Gerakan Sukabumi Mengajar, why?


“…untuk memajukan kesejahteraan umum, mencerdaskan kehidupan bangsa, dan ikut melaksanakan ketertiban dunia yang berdasarkan kemerdekaan…”  Itu merupakan sepenggal bunyi alenia ke empat pembukaan UUD 1945. Betapa luhurnya cita-cita bangsa Indonesia. Namun, apakah cita-cita tersebut hanya menjadi angan saja? atau justru sudah terwujud hingga tak bisa ditemukan lagi secuil cela kekurangan dari Negara ini?

Realitanya, kondisi yang ada sangat jauh dari kata ‘ideal’. Masih banyak sekali pundi-pundi yang belum bisa dilengkapi dan diserap seutuhnya oleh masyarakat Indonesia. Hingga statement yang terpuruk semakin terpuruk tetap bertahan sampai saat ini. Pendidikan, infrastruktur hingga potensi pun terabaikan.

Sebuah insight baru jika kita mencoba untuk melihat lebih dalam secara real seperti apa Indonesia. Banyak sekali miniature kecil yang bisa membuat pikiran kita terbuka sedikit lebih lebar. Pengajaran yang berharga bahwa hidup bukan tentang aku dan kamu saja, namun mengenai mereka juga. Mereka yang seharusnya mendapatkan sebuah kelayakan namun nyatanya jauh sekali dari hal tersebut. 

Sukabumi. Kota yang indah sekali dengan lautnya. Hamparan lautnya yang langsung bisa menghipnotis siapa saja yang datang. Dan ditambah kebersihan yang masih terjaga sehingga membuat kaki yang berpijak ingin terus berpijak, enggan untuk pergi. Keberhasilan kota sukabumi untuk mengolah sektor pariwisata pun berhasil. Kini, geopark Ciletuh menjadi potensi pariwisata yang bahkan terbukti bersaing di dunia internasional.  Namun apa daya, dibalik awan yang terlihat indah dari atas pun di bawahnya masih saja banyak duri, pasir dan rintangan lainnya. Dibalik hamparan lautnya, masih saja ada kekeringan yang melanda. Tidak ada yang sempurna di dunia ini.

 Complement dari Sukabumi ini walaupun hanya sepetak, namun jika digabungkan maka akan menjadi berpetak-petak.

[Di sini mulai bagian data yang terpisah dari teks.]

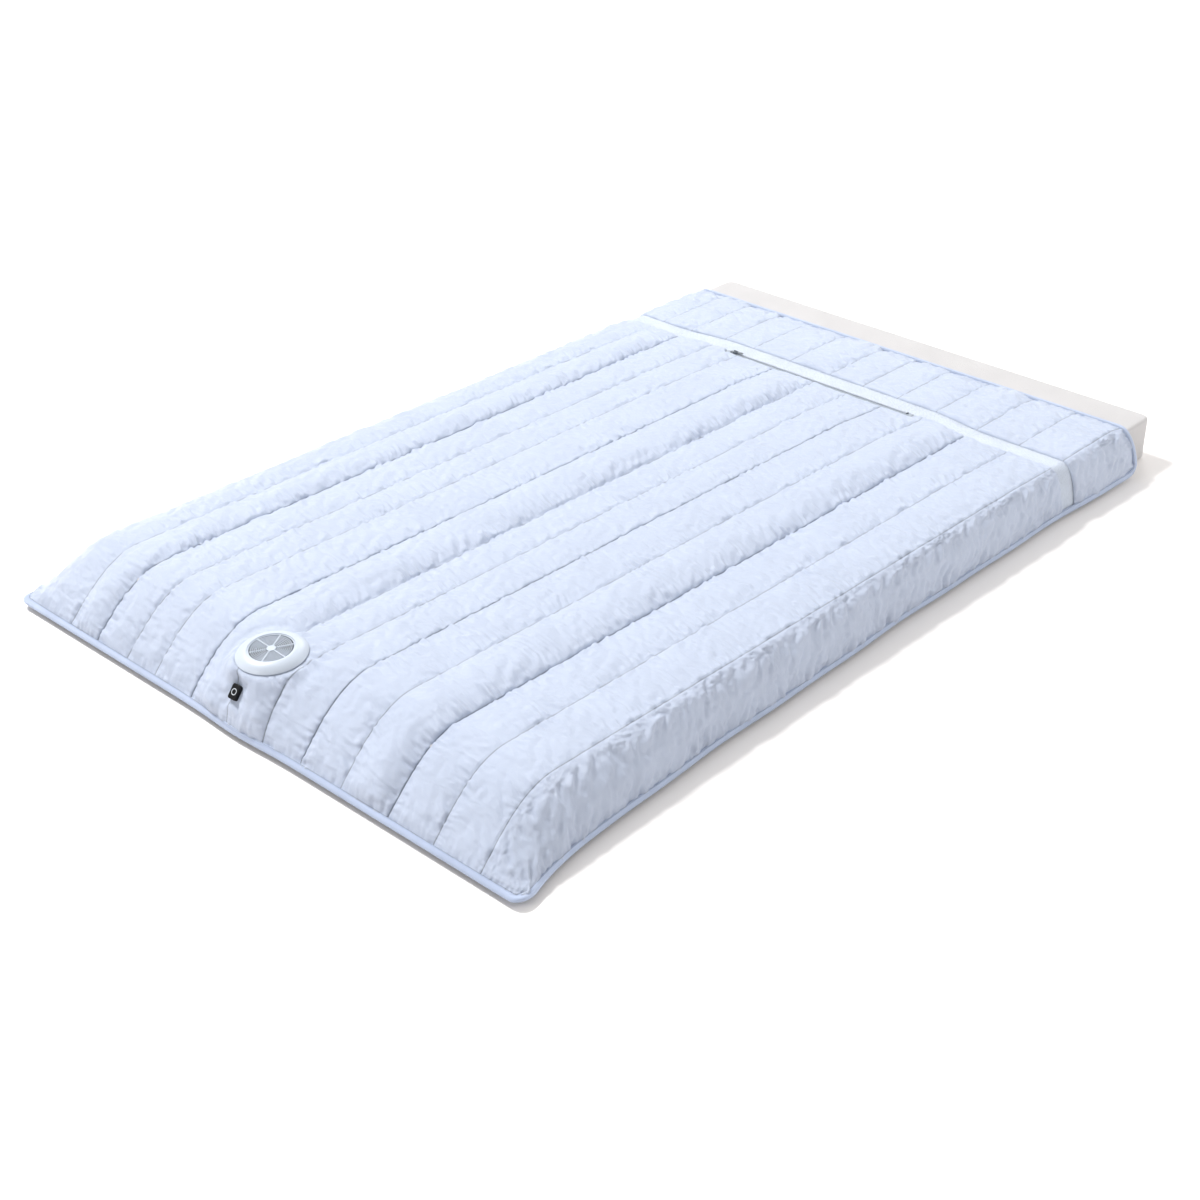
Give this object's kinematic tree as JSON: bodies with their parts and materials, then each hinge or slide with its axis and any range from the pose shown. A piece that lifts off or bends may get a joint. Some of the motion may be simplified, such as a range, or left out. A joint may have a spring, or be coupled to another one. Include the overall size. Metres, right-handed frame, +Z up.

Contohnya saja Kampung Cirengrang yang berada di desa Rambai, Sukabumi. Jika suatu permasalahan tidak di segera diatasi, maka akan menjadi gunungan masalah. Sama halnya seperti sampah, walapun setitik sampah yang dibuang, namun jika digabungkan maka akan menjadi lautan sampah.

Desa Rambai berada 30 km dari kota atau bisa ditempuh sekitar 4 jam jika dari sukabumi kota. Tidak cukup henti perjuangan sampai desa rambai, untuk bisa menjangkau Cirengrang maka masih dibutuhkan perjalanan sekitar 2 jam dengan jalan kaki. Akses yang digunakan yaitu jalan kaki, hal ini dikarenakan jalan yang belum memadai untuk dijamah oleh kendaraan beroda dua apalagi beroda empat. Perjalanan 2 jam yang melelahkan dengan treknya yang sudah mirip sekali dengan mendaki gunung. 

Banyak sekali hal baru yang bisa ditemukan ketika dalam perjalanan. Beribu potensi akan menguntungkan jika bisa digali dengan benar. Namun, beribu bencana juga bisa timbul jika tidak ditindak lanjuti dengan bijak. 

Di sepanjang jalan, banyak sekali lahan yang masih terdapat pepohonan yang kemudian dibabat habis karena dibakar. Katanya memang sengaja untuk mempersiapkan dan menyambut musim hujan yang sebentar lagi akan datang. Dan daerahnya begitu kering, tidak tertandingi. Sumber air sangat minim sehingga padi pun menguning dan kering. Tidak ada tumbuhan yang jaya untuk hidup selagi musim kemarau. 

Rasanya perjalanan begitu jauh. Beban berat, kering, trek naik turun. Lengkap sudah remah-remah penderitaan bersama ini. Bayangan Cirengrang langsung liar tak tertahan. Ketika istirahat, meneguk air pun rasanya begitu surga sekali.